Pixar may have dinted their unbroken run of success with the lacklustre Cars, but a new movie by them is still worth getting excited about, and especially when it’s the third film by director Brad Bird - whose CV so far includes The Simpsons, the under-seen The Iron Giant, and probably the greatest CG-animated picture yet produced, The Incredibles.  At first glance, then, it’s a bit disappointing to see that for his second Pixar outing Bird has gone down the anthropomorphised animal route that has seemingly plagued computer-animated cinema since its inception. 

Mainly for that reason, the trailer was underwhelming - we’ve had talking fish, bugs, ants, mammoths, hedgehogs, lions, sharks, cats, bears, pigeons, and more bloody penguins than you could shake a stick at, so we do we really need culinary rodents?  Well, as it turns out, yeah, we do.  Not only has Bird made another great movie, on a par with anything in Pixar’s back catalogue (if not quite up there with The Incredibles), he’s managed, in a totally appropriate way, to make something fresh from a handful of old and stale-seeming ingredients. 

The story - following gastronomic rat Remy who, finding himself in Paris, makes a pact with beleaguered human Linguini whereby Remy gets to cook and Linguini to keep his job in a once-famous restaurant - has many of the same elements that have grown so tired elsewhere, and in lesser hands could have been very pedestrian.  So what’s the difference?  To some extent, it’s the usual Pixar touches that set Ratatouille apart.  The animation is astonishing, far past anything they’ve achieved before and light-years beyond anything anyone else has done - it’s beautifully detailed, particularly dynamic in the numerous action sequences, and Bird makes great use of the sense of scale provided by having an inches-high protagonist.  The voice cast are as good as usual, even if the range of accents popping up in a French restaurant is slightly confusing.  Michael Giacchino’s jazzy score is also wonderfully appropriate, and far more satisfying than a Shrek-style string of bland pop tunes could hope to be. 
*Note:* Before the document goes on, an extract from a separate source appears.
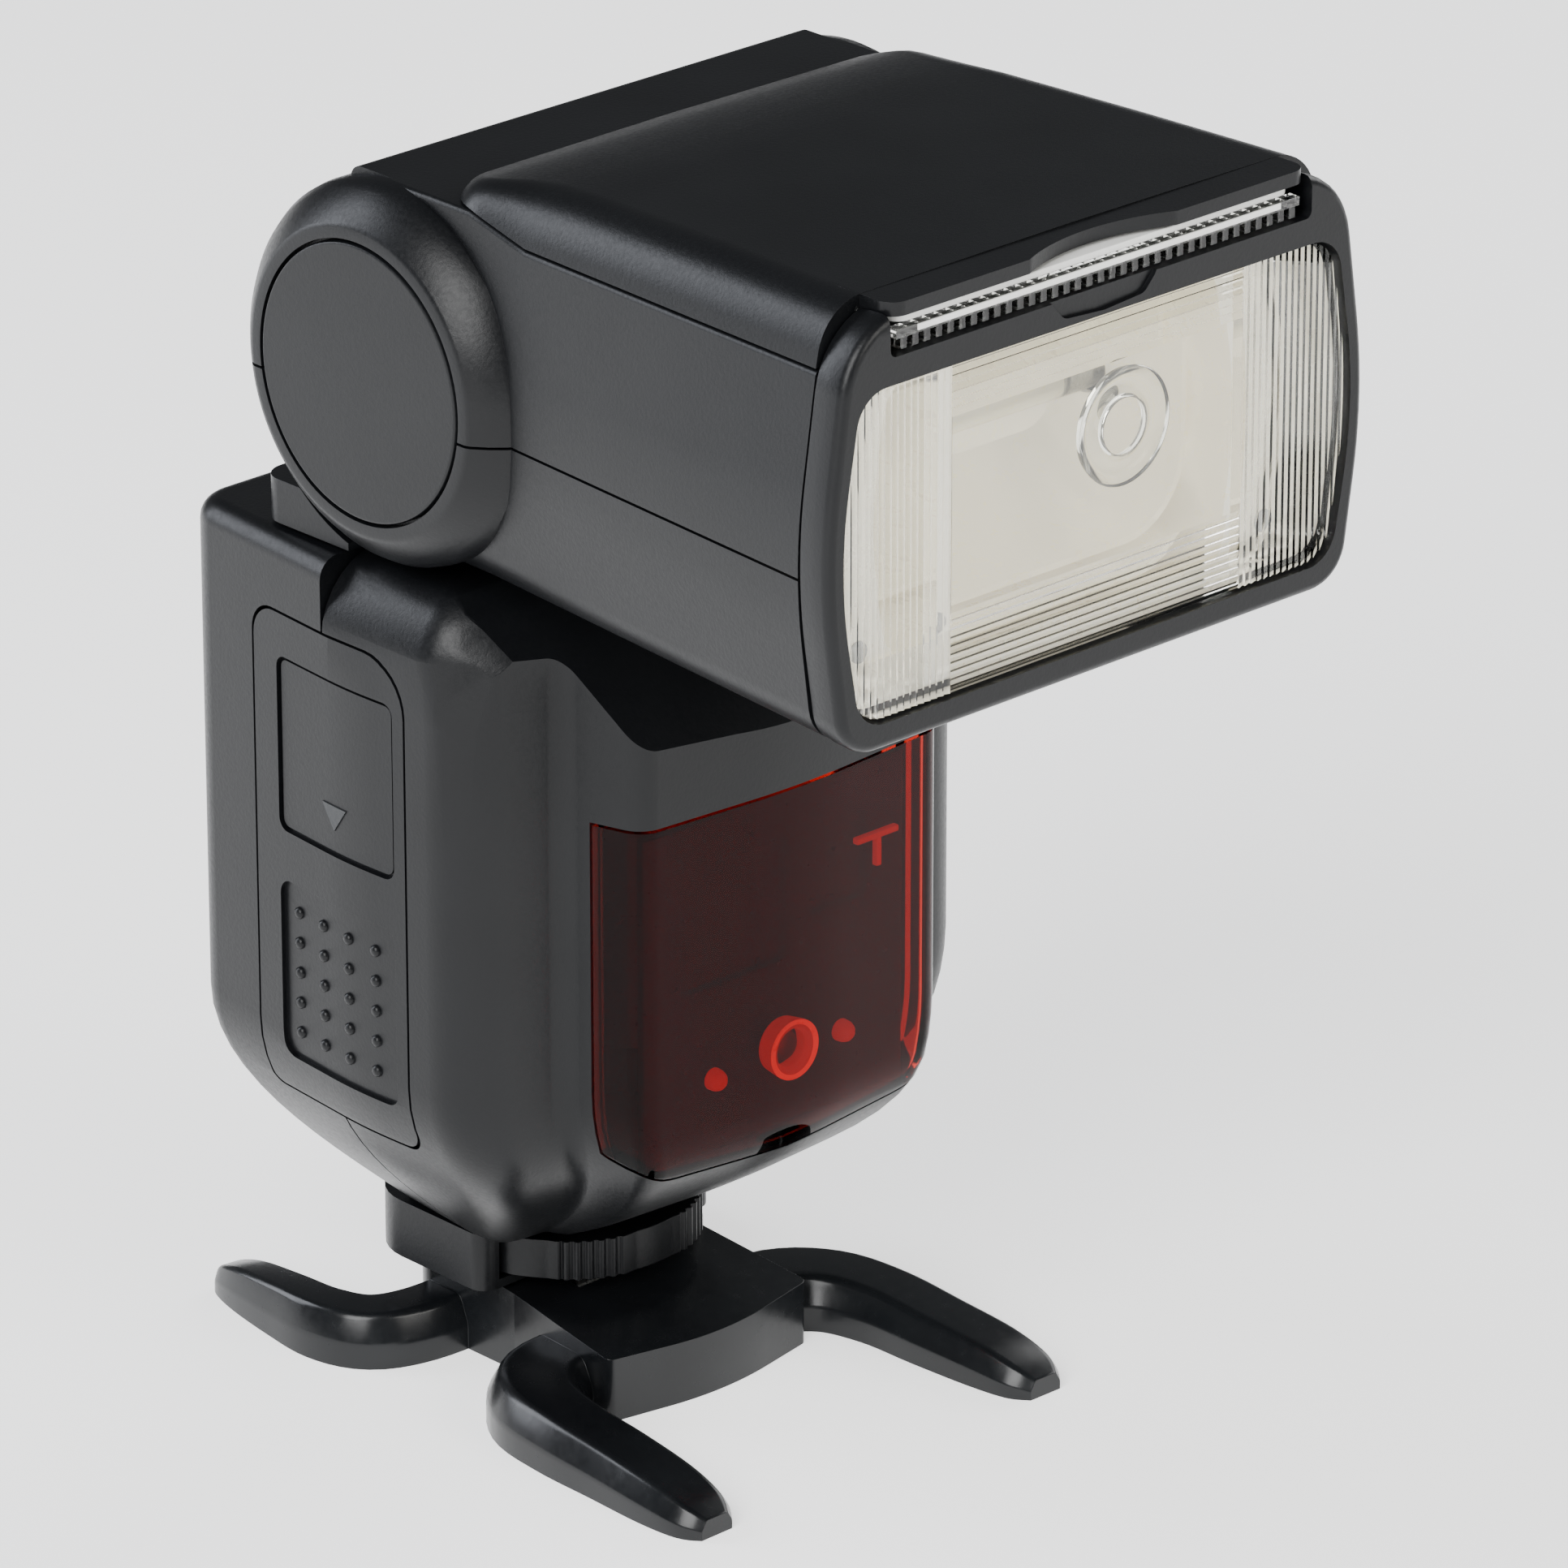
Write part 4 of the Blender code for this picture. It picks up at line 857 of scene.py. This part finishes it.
class FLASH_OT_panels(bpy.types.Operator):
    """Sliding wide panel with its toothed front edge, and the white bounce card"""
    bl_idname = "flash.panels"
    bl_label = "Panel and card"

    def execute(self, context):
        sheet = slab("z", rounded([(-28.2, -68.6, 0), (28.2, -68.6, 0), (28.2, -22.0, 2), (-28.2, -22.0, 2)]),
                     141.6, 142.6)
        lip = box((-28.2, 28.2), (-70.0, -68.7), (142.9, 143.9))
        teeth = [box((-27.6 + 1.6 * i, -26.7 + 1.6 * i), (-69.9, -68.6), (141.7, 142.95)) for i in range(35)]
        panel = shaped(gather(sheet, *teeth), ("UNION", lip))
        piece("wide_panel_sheet", panel, LOOK["clear"], "wide_panel", "wide_panel", edge=0.08)
        edge = box((-25.4, 25.4), (-70.15, -69.95), (143.2, 143.85))
        piece("wide_panel_edge", edge, LOOK["white"], "wide_panel", edge=0.05)
        card = slab("z",
                    rounded([(-27.6, -69.4, 1.5), (27.6, -69.4, 1.5), (27.6, -22.6, 2), (-27.6, -22.6, 2)]),
                    144.2, 144.9)
        piece("card", card, LOOK["white"], "bounce_card", "bounce_card", edge=0.1)
        return {"FINISHED"}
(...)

But, like The Incredibles, Ratatouille stands out as something special even within the Pixar catalogue.  Here as there, Bird has a knack for taking unexpected turns, so that despite a few predictable elements there are sufficient twists to keep the story interesting.  It’s also nice that for once the protagonist being an animal actually matters, rather than being an excuse to discard plausibility - Remy looks and behaves like a rat, particularly in his interaction with humans, and of course it’s vital to the plot.  First and foremost, though, what really separates Bird’s film is passion - the passion for good food that shines through in scene after scene, and with it the distinctly unDisneyesque moral that it’s okay to devote yourself to something you value, even when no-one understands or appreciates it.  In the film’s world, cooking is available to anyone who cares enough, (Remy sustains himself with his favourite chef’s motto that “anyone can cook”), and it’s valuable not for its own sake but for its potential to move others.  It’s easy to see that in a wider sense Bird is talking about any art here; and the love and care he and his team have put into Ratatouille amply proves his point.